You're guaranteed that local will be returned as an rvalue in this situation. Usually compilers would perform return-value optimization though before this even becomes an issue, and you probably wouldn't see any actual move at all, since the local object would be constructed directly at the call site.

A relevant Note in 6.6.3 ["The return statement"] (2):

A copy or move operation associated with a return statement may be elided or considered as an rvalue for the purpose of overload resolution in selecting a constructor (12.8).

To clarify, this is to say that the returned object can be move-constructed from the local object (even though in practice RVO will skip this step entirely). The normative part of the standard is 12.8 ["Copying and moving class objects"] (31, 32), on copy elision and rvalues (thanks @Mankarse!).

Here's a silly example:

#include <utility>

struct Foo
{
    Foo()            = default;
    Foo(Foo const &) = delete;
    Foo(Foo &&)      = default;
};

Foo f(Foo & x)
{
    Foo y;

    // return x;         // error: use of deleted function ‘Foo::Foo(const Foo&)’
    return std::move(x); // OK
    return std::move(y); // OK
    return y;            // OK (!!)
}

Contrast this with returning an actual rvalue reference:

Foo && g()
{
    Foo y;
    // return y;         // error: cannot bind ‘Foo’ lvalue to ‘Foo&&’
    return std::move(y); // OK type-wise (but undefined behaviour, thanks @GMNG)
}

I think the answer is no. Though officially only a note, §5/6 summarizes what expressions are/aren't xvalues:

An expression is an xvalue if it is:

• the result of calling a function, whether implicitly or explicitly, whose return type is an rvalue reference to object type,
• a cast to an rvalue reference to object type,
• a class member access expression designating a non-static data member of non-reference type in which the object expression is an xvalue, or
• a .* pointer-to-member expression in which the first operand is an xvalue and the second operand is a pointer to data member.

In general, the effect of this rule is that named rvalue references are treated as lvalues and unnamed rvalue references to objects are treated as xvalues; rvalue references to functions are treated as lvalues whether named or not.

The first bullet point seems to apply here. Since the function in question returns a value rather than an rvalue reference, the result won't be an xvalue.

Altough both, return std::move(local) and return local, do work in sense of that they do compile, their behavior is different.

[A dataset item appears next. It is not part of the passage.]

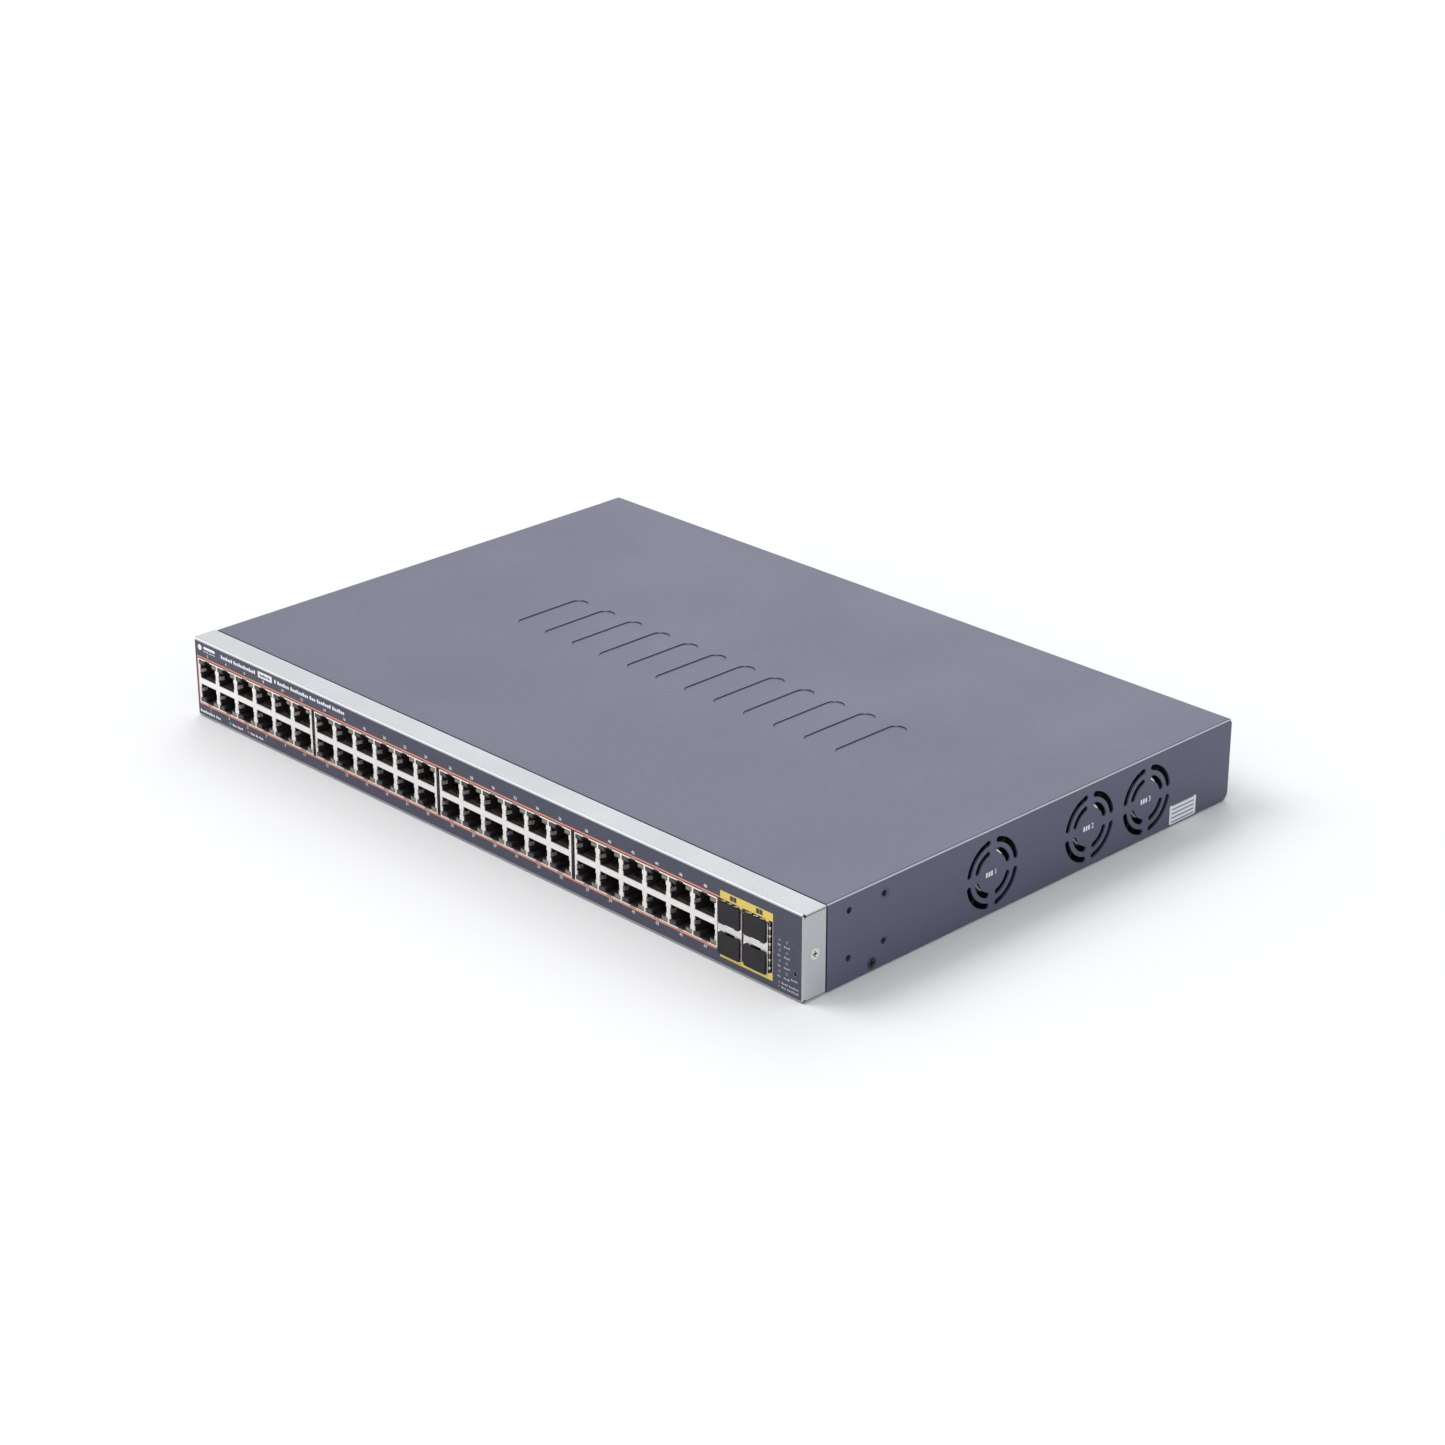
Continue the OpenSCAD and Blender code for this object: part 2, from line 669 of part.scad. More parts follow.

And probably only the latter one was intended.

If you write a function which returns a std::vector<string>, you have to return a std::vector<string> and exactly it. std::move(local) has the typestd::vector<string>&& which is not a std::vector<string> so it has to be converted to it using the move constructor.

The standard says in 6.6.3.2:

The value of the expression is implicitly converted to the return type of the function in which it appears.

That means, return std::move(local) is equalvalent to

std::vector<std::string> converted(std::move(local); // move constructor
return converted; // not yet a copy constructor call (which will be elided anyway)

whereas return local only is

return local; // not yet a copy constructor call (which will be elided anyway)

This spares you one operation.

To give you a short example of what that means:

struct test {
  test() { std::cout << "  construct\n"; }
  test(const test&) { std::cout << "  copy\n"; }
  test(test&&) { std::cout << "  move\n"; }
};

test f1() { test t; return t; }
test f2() { test t; return std::move(t); }

int main()
{
  std::cout << "f1():\n"; test t1 = f1();
  std::cout << "f2():\n"; test t2 = f2();
}

This will output

f1():
  construct
f2():
  construct
  move